### [Direction]
Copy out all the lines where "points" shows up.

### [Entries supplied]

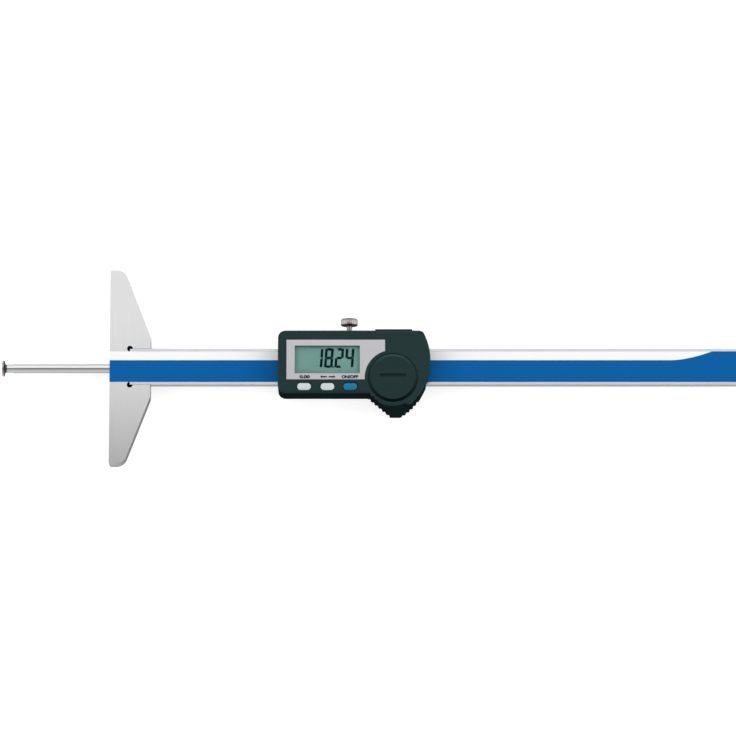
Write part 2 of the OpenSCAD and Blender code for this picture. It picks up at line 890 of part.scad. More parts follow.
module housing() color(case_green) {
    button_hole = stadium(button_length + 2 * lid_clear, button_height + 2 * lid_clear);
    on_slider() difference() {
        union() {
            difference() {
                case_block();
                slab(case_outline(side_wall), case_back - cut, case_inside);
                battery_cylinder(ring_radius - grip_cavity_inset, case_back - cut, pocket_z - pocket_floor);
            }
            battery_cylinder(pocket_radius + pocket_wall, pocket_z - pocket_floor,
                             case_inside + front_overlap);
            at_case_screws() translate([0, 0, board_top])
                cylinder(r = boss_radius, h = case_inside + front_overlap - board_top);
        }
        battery_pocket();
        middle_block(-cut, case_length + 2 * cut, beam_width / 2 + passage_clear, case_back - cut, board_z);
        window_plate(0, case_inside - cut, case_front);
        window_plate(window_rim, window_z, case_front);
        translate([0, 0, panel_z]) linear_extrude(height = panel_thickness + cut) panel_shape();
        for (x = button_x)
            translate([x, button_y, 0]) slab(button_hole, case_inside - cut, case_front + cut);
        at_case_screws()
            cylinder(r = case_screw_radius + screw_clear, h = board_top + boss_depth + screw_clear);
        edge_cylinder(lock_x, 0, case_top + cut, lock_radius + lock_hole_clear);
        port_openings();
    }
}

// Room for the cell, the cover's bayonet and the cover itself
module battery_pocket() {
    battery_cylinder(pocket_radius, pocket_z, case_front);
    battery_cylinder(pocket_radius + lug_depth, spigot_z, ledge_z);
    battery_cylinder(cover_radius + lid_clear, case_front - cover_seat, case_front + cut);
    for (start = [0, 180])
        sector(pocket_radius - cut, pocket_radius + lug_depth, spigot_z, case_front,
               start + lug_turn - lug_gate_angle / 2, lug_gate_angle);
    battery_cylinder(contact_leg_radius + hole_clear, board_top, pocket_z + cut);
    translate([plus_leg.x, plus_leg.y, board_top])
        cylinder(r = plus_leg_radius + hole_clear, h = pocket_z - board_top + cut);
}

// Opening over the data port's contacts, and the slot for its cover's tongue
module port_openings() {
    wall_y = case_top - side_wall - cut;
    depth = side_wall + 2 * cut;
    slot_width = tongue_width + 2 * loose_clear;
    translate([port_hole_x, wall_y, port_hole_z]) cube([port_hole_length, depth, port_hole_height]);
    translate([tongue_x - port_travel - loose_clear, wall_y, tongue_z - slot_width / 2])
        cube([port_travel + tongue_length + 2 * loose_clear, depth, slot_width]);
}

module port_cover() color(case_green) {
    foot_y = case_top - side_wall - foot_gap - foot_thickness;
    on_slider() {
        translate([port_x, case_top + port_lift, case_back + port_back])
            cube([port_length, port_rise - port_lift, case_front - port_front - case_back - port_back]);
        translate([tongue_x, foot_y, tongue_z - tongue_width / 2])
            cube([tongue_length, case_top + port_rise - foot_y, tongue_width]);
        translate([tongue_x + tongue_length / 2 - foot_length / 2, foot_y, tongue_z - foot_width / 2])
            cube([foot_length, foot_thickness, foot_width]);
    }
}

// Panel outline: a rectangle with the round of the battery cover's ring taken out
module panel_shape() {
    difference() {
        translate([panel_x, case_top - panel_top - panel_height]) square([panel_length, panel_height]);
        translate([cover_x, cover_y]) circle(r = ring_radius);
    }
}

module front_panel() color([0.79, 0.77, 0.77]) {
    on_slider() difference() {
        translate([0, 0, panel_z]) linear_extrude(height = panel_thickness) panel_shape();
        window_plate(0, case_inside, case_front + cut);
    }
}

module display_window() color([0.85, 0.9, 0.9, 0.4]) {
    on_slider() window_plate(window_rim, window_z, panel_z);
}

module housing_screws() color(screw_steel) {
    on_slider() at_case_screws() translate([0, 0, case_screw_sink])
        countersunk(case_screw_radius, case_screw_head_radius, case_screw_head_height,
                    board_top + boss_depth - case_screw_sink);
}

// Lock screw

module lock_pad() color([0.75, 0.6, 0.35]) {
    on_slider() edge_cylinder(lock_x, pad_y, pad_length, lock_radius - screw_clear);
}

module lock_screw() color([0.66, 0.64, 0.61]) {
    head_radius = lock_head_diameter / 2;
    root_radius = head_radius * (1 - knurl_depth_share);
    rim_radius = root_radius - knurl_margin;
    on_slider() {
        edge_cylinder(lock_x, stem_y, head_y - stem_y + cut, lock_radius);
        translate([lock_x, head_y, edge_z]) rotate([-90, 0, 0]) {
            translate([0, 0, lock_head_chamfer])
                linear_extrude(height = lock_head_height - 2 * lock_head_chamfer) polygon([
                    for (i = [0:2 * knurl_count - 1])
                        let (r = i % 2 == 0 ? head_radius : root_radius, a = 180 * i / knurl_count)
                        r * [cos(a), sin(a)]
                ]);
            cylinder(r1 = rim_radius - lock_head_chamfer, r2 = rim_radius, h = lock_head_chamfer);
            translate([0, 0, lock_head_height - lock_head_chamfer])
                cylinder(r1 = rim_radius, r2 = rim_radius - lock_head_chamfer, h = lock_head_chamfer);
        }
    }
}

beam();
base();
base_screws();
dowel_pins();
scale_strip();
label_white();
label_blue();
end_stop();
end_stop_screws();
slider_frame();
gib_strip();
gib_screws();
circuit_board();
controller_chip();
display_glass();
display_connector();
button_membrane();
port_contacts();
battery_cell();
contact_minus();
contact_plus();
housing();
front_panel();
display_window();
housing_screws();
depth_rod();
rod_screws();
measuring_disc();
disc_screw();
lock_pad();
lock_screw();
button_set();
button_unit();
button_power();
battery_cover();
cover_seal();
port_cover();
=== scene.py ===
"""Looks of a digital depth gauge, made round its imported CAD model.

The gauge lies on its back. X runs along the beam, Y across it and Z out of the display. Blender's unit is the
metre, so lengths written in millimetres are multiplied by MM. The CAD nodes keep their shapes and get their
finishes here. Pieces whose edges or details show are made here as finer surfaces and stand for their nodes.
"""

import json
import math

import bmesh
import bpy
import numpy as np
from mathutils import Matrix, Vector


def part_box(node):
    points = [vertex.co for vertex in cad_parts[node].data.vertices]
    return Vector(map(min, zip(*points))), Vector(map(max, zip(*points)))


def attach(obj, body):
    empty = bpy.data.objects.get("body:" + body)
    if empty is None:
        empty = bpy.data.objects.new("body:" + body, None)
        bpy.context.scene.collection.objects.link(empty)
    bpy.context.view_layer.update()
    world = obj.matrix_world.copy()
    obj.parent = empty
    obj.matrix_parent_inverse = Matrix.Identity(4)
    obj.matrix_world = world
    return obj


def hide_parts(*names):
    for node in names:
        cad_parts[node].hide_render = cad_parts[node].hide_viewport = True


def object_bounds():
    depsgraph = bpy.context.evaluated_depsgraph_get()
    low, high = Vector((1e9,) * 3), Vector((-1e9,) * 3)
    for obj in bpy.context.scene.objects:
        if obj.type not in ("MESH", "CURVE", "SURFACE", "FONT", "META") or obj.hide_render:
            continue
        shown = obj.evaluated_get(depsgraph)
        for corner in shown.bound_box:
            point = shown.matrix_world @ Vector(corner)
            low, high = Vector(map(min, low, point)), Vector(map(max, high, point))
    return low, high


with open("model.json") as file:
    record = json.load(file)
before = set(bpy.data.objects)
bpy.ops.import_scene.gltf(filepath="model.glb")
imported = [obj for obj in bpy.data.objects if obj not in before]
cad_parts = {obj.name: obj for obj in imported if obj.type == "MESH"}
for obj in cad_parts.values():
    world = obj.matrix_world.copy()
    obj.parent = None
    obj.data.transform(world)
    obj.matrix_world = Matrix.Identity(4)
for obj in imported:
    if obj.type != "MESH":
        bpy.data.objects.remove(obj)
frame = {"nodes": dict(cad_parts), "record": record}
bpy.context.view_layer.update()
CAD_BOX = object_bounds()
MM = 0.001

# Camera: what it looks at, in millimetres, and how it stands
LOOK_AT = (131.2, -0.7, 10.0)
ELEVATION = 79.0
DISTANCE = 2400.0
SEEN_WIDTH = 373.6
SENSOR = 36.0

# Studio: radiance over the angle from the far horizon (0), through straight up (90), to the near one (180)
STUDIO_BAND = [(0, 0.85), (20, 0.85), (40, 0.95), (62, 0.7), (80, 0.36), (96, 0.28), (112, 0.28), (126, 0.42),
               (150, 0.8), (180, 0.75)]
STUDIO_SIDES = 2.3
SIDE_START, SIDE_END = 0.45, 0.9
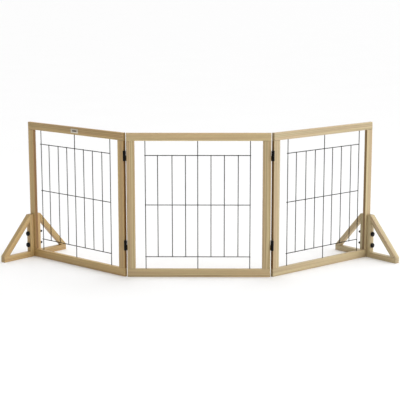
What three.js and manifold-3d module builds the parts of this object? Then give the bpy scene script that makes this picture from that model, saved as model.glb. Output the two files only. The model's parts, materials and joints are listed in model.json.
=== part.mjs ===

### [Answer to the problem]
    points = [vertex.co for vertex in cad_parts[node].data.vertices]
    return Vector(map(min, zip(*points))), Vector(map(max, zip(*points)))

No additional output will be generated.